The euro fell for the second straight day as investors grappled with growing disenchantment over closer European unity.

Voters in France resoundingly rejected the proposed constitution on Sunday. The Netherlands votes today and is widely expected to reject it, too. Other nations are now unsure whether to put the constitution to voters.

The euro, a symbol of European unity, has suffered since the French vote. The euro fell yesterday to $1.2306 as of 4 p.m. That is down from $1.2574 late Friday in New York and nearly 10 percent off its high, reached at the end of last year.

The dollar's strength has come in part from concerns about the European constitution. But the dollar has also benefited from improved growth in the United States while European economies have stumbled. Moreover, short-term interest rates, an important consideration for currency investors, have risen in the United States to 3 percent while the European Central Bank has kept rates steady at 2 percent. That means holders of short-term debt are paid slightly more to hold dollars than euros.

The euro's ups and downs have been hard to predict in its short life, sinking like a stone for its first two years before stabilizing and eventually soaring.

While some analysts expect the euro's slide since the start of the year to be short-lived, others think that Europe's political problems will reignite investors' interest in the dollar.
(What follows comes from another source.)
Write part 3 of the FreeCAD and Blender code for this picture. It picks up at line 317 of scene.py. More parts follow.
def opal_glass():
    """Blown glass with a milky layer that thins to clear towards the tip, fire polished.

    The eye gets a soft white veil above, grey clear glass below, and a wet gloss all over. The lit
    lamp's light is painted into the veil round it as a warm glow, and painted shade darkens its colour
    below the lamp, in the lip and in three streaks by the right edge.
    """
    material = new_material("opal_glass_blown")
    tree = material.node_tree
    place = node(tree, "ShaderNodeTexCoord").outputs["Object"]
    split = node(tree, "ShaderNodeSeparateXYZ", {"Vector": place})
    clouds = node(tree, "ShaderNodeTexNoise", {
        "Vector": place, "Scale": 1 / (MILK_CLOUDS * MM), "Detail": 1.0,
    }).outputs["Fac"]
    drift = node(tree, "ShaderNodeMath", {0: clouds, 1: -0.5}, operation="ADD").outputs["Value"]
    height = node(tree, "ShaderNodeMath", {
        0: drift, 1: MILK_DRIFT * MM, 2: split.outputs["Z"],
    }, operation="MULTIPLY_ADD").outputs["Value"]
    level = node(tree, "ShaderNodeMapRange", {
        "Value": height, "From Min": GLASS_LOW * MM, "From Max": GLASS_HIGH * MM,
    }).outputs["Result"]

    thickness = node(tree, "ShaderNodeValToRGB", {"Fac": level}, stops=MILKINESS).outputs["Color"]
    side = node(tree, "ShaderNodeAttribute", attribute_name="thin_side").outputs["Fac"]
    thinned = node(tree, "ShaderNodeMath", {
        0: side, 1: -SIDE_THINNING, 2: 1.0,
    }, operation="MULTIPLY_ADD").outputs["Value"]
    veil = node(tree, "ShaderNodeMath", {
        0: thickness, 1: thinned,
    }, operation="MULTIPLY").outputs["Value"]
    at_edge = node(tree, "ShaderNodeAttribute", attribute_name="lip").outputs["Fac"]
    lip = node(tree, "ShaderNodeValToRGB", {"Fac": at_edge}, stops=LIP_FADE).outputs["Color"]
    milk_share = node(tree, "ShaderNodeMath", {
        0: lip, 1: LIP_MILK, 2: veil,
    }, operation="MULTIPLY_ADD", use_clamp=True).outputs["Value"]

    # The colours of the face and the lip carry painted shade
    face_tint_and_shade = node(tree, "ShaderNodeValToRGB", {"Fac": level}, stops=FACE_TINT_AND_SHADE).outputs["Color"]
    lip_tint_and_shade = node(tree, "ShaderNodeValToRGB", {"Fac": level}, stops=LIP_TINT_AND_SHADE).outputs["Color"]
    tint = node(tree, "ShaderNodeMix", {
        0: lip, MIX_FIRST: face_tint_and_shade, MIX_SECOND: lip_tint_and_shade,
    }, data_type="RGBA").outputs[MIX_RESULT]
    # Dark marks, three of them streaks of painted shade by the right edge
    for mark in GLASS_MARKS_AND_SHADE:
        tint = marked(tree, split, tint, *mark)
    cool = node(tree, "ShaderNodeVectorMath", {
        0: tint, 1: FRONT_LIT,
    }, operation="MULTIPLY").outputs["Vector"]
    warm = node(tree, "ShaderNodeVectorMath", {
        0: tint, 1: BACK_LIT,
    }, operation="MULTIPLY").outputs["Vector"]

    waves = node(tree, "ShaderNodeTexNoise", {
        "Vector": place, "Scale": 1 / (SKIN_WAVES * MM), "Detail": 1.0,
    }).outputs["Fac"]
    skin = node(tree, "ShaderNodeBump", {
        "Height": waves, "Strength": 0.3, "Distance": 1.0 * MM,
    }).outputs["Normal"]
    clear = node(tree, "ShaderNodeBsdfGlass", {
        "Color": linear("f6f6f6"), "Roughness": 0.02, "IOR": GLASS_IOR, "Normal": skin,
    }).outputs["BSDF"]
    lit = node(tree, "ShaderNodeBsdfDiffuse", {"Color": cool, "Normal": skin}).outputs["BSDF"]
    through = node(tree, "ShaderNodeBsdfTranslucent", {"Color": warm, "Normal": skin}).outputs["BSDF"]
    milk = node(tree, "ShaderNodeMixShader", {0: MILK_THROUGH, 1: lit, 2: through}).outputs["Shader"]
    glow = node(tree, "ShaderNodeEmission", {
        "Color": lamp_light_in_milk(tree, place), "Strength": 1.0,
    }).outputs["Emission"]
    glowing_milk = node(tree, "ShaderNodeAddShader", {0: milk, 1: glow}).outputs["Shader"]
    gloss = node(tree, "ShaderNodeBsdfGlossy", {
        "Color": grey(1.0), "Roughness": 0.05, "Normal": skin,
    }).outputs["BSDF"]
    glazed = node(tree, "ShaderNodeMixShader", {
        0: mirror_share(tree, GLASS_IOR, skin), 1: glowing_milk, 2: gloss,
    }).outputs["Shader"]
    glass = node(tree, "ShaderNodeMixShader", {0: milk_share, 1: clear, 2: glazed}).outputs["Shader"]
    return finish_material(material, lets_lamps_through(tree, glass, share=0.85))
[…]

The dollar fell out of favor with large U.S. trade and budget deficits and concerns about corporate malfeasance. Few of those concerns have lessened, but the rejection of the European constitution demonstrates the many challenges facing the euro and euro zone economies.

Sunday's "no" vote by 55 percent of French voters is a reminder of how disparate the European Union is politically despite its common currency, and of the risk taken by those investing in what has become the world's second-most-widely held currency since its birth more than six years ago.

Investors are busy reassessing whether Europe can manage a single currency for 12 countries without a single government to back it up.

"I'm absolutely sure the euro zone will overcome its present difficulties, as it has in the past," Jean-Claude Trichet, president of the European Central Bank, said in Frankfurt yesterday.

Currency traders aren't so certain. They worry that the French and Dutch votes will slow economic reform in the euro area, says Brown Brothers Harriman & Co. currency strategist Meg Browne. That would make Europe a less attractive place to invest, reducing the demand for euros.

"The euro's weakness reflects a growing perception that the E.U. regime of economic governance is plunged into uncertainty, with the credibility of central institutions undermined," said Julian Callow, chief European economist at Barclays Capital in London.